Leading suppliers now offer direct‑drive high‑speed centrifugal blowers with built‑in cloud connectivity that automatically maps efficiency degradation over time. Procurement managers can use this performance data to negotiate guaranteed efficiency contracts rather than one‑time impeller purchases.
Conclusion: Yes, But Only Under the Right Conditions
To directly answer the question: Yes, you can retrofit a higher‑efficiency centrifugal impeller onto an existing maglev blower, but only if the impeller is part of a fully validated aerodynamic and rotordynamic upgrade package provided by the OEM or a qualified turbomachinery engineering firm with proven maglev experience.

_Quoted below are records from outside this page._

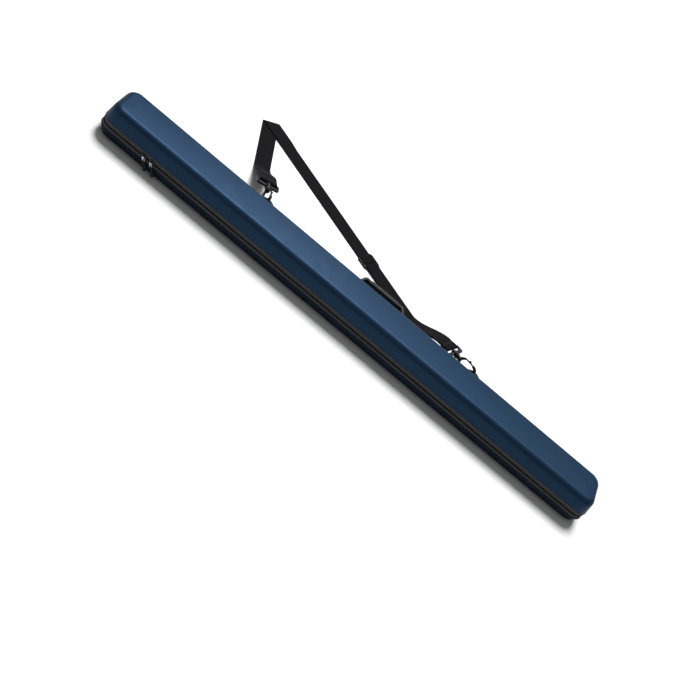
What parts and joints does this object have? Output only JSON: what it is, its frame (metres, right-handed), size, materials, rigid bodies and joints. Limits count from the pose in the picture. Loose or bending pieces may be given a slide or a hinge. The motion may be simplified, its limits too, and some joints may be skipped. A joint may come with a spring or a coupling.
{
  "type": "cue case",
  "caption": "Long hard-shell zip case for a jointed cue, with a carry handle, cue channels in foam and a clip-on shoulder strap.",
  "frame": {"origin": "middle of the back shell's flat face, which the case lies on", "axes": "X runs along the case, +Z is out of the front shell's face, the zip is at -Y and the spine with the handle at +Y"},
  "size_m": [1.2012, 0.4467, 0.072],
  "materials": {
    "shell_skin": "satin blue coated skin",
    "foam": "flocked foam",
    "piping": "satin piping",
    "zip_tape": "woven tape",
    "zip_coil": "moulded coil",
    "spine_cloth": "woven cloth",
    "webbing": "woven webbing",
    "handle_plastic": "moulded, fine grain",
    "grip_rubber": "soft grip",
    "rivet_metal": "black rivets",
    "slider_metal": "black enamel",
    "link_metal": "bright link",
    "pull_rubber": "moulded rubber",
    "hook_plastic": "moulded acetal"
  },
  "bodies": {
    "root": {"back_shell": "shell_skin", "back_foam": "foam", "back_piping": "piping", "lower_zip_tape": "zip_tape", "lower_zip_coil": "zip_coil", "spine_fabric": "spine_cloth", "main_webbing": "webbing", "short_webbing": "webbing", "strap_adjuster": "hook_plastic"},
    "front_half": {"front_shell": "shell_skin", "front_foam": "foam", "front_piping": "piping", "upper_zip_tape": "zip_tape", "upper_zip_coil": "zip_coil", "handle_frame": "handle_plastic", "handle_sleeve": "grip_rubber", "handle_rivets": "rivet_metal", "left_strap_loop": "handle_plastic", "right_strap_loop": "handle_plastic", "loop_rivets": "rivet_metal"},
    "left_slider": {"left_slider": "slider_metal"},
    "left_pull": {"left_pull_link": "link_metal", "left_pull_tab": "pull_rubber"},
    "left_ring": {"left_strap_ring": "hook_plastic"},
    "left_hook": {"left_snap_hook": "hook_plastic"},
    "left_gate": {"left_hook_gate": "hook_plastic"},
    "right_slider": {"right_slider": "slider_metal"},
    "right_pull": {"right_pull_link": "link_metal", "right_pull_tab": "pull_rubber"},
    "right_ring": {"right_strap_ring": "hook_plastic"},
    "right_hook": {"right_snap_hook": "hook_plastic"},
    "right_gate": {"right_hook_gate": "hook_plastic"}
  },
  "joints": [
    {"name": "lid_hinge", "type": "hinge", "parent": "root", "child": "front_half", "pos_m": [0, 0.0495, 0.0285], "axis": [-1, 0, 0], "range_deg": [0, 50]},
    {"name": "left_slider_run", "type": "slide", "parent": "root", "child": "left_slider", "axis": [1, 0, 0], "range_m": [-0.07, 0]},
    {"name": "left_pull_swing", "type": "hinge", "parent": "left_slider", "child": "left_pull", "pos_m": [-0.494, -0.0543, 0.0285], "axis": [0, 0, 1], "range_deg": [-150, 0]},
    {"name": "right_slider_run", "type": "slide", "parent": "root", "child": "right_slider", "axis": [1, 0, 0], "range_m": [0, 1.03]},
    {"name": "right_pull_swing", "type": "hinge", "parent": "right_slider", "child": "right_pull", "pos_m": [-0.476, -0.0543, 0.0285], "axis": [0, 0, 1], "range_deg": [-100, 0]},
    {"name": "left_ring_follow", "type": "slide", "parent": "root", "child": "left_ring", "axis": [0, 0.5429, -0.8398], "range_m": [0, 0.0258]},
    {"name": "left_hook_swivel", "type": "hinge", "parent": "left_ring", "child": "left_hook", "pos_m": [-0.26996, 0.06744, 0.05286], "axis": [-0.3031, 0.9472, -0.1045], "range_deg": [-10, 10]},
    {"name": "left_gate_press", "type": "hinge", "parent": "left_hook", "child": "left_gate", "pos_m": [-0.27271, 0.08905, 0.06049], "axis": [0.895, 0.2452, -0.3726], "range_deg": [0, 14], "stiffness_Nm_per_rad": 0.02},
    {"name": "right_ring_follow", "type": "slide", "parent": "root", "child": "right_ring", "axis": [0, 0.594, -0.8044], "range_m": [0, 0.02444]},
    {"name": "right_hook_swivel", "type": "hinge", "parent": "right_ring", "child": "right_hook", "pos_m": [0.25468, 0.06491, 0.05248], "axis": [-0.8894, 0.445, -0.1045], "range_deg": [-10, 10]},
    {"name": "right_gate_press", "type": "hinge", "parent": "right_hook", "child": "right_gate", "pos_m": [0.2373, 0.07805, 0.06011], "axis": [0.4499, 0.8116, -0.3726], "range_deg": [0, 14], "stiffness_Nm_per_rad": 0.02}
  ],
  "couplings": [
    {"joint": "left_ring_follow", "follows": "lid_hinge", "m_per_rad": 0.029338},
    {"joint": "right_ring_follow", "follows": "lid_hinge", "m_per_rad": 0.027778}
  ]
}
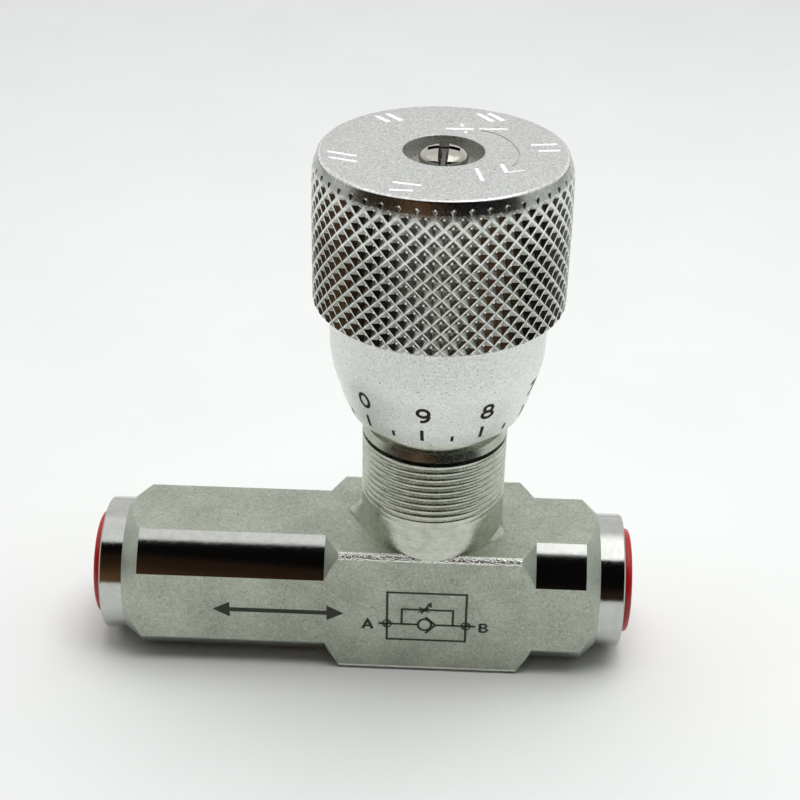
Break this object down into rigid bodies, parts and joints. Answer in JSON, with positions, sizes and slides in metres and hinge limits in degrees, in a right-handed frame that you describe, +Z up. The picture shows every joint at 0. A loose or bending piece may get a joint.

A loose “drop‑in” impeller from an aftermarket catalog that lacks proper analysis is a false economy. As a procurement manager, your role is to shift the conversation from “buy a part” to “procure a documented, risk‑mitigated efficiency solution.” The RFP should demand performance‑guarantee test curves, rotordynamic reports, and commercial terms that protect your plant’s uptime and energy budget.
If your current machine is a candidate for an upgrade, contact your blower OEM or a specialized rotating equipment engineering house and ask for a feasibility study. The study should cost a fraction of the impeller itself and will show whether you genuinely stand to gain a high‑efficiency edge without compromising the magnetic bearing system that makes the maglev blower so attractive in the first place.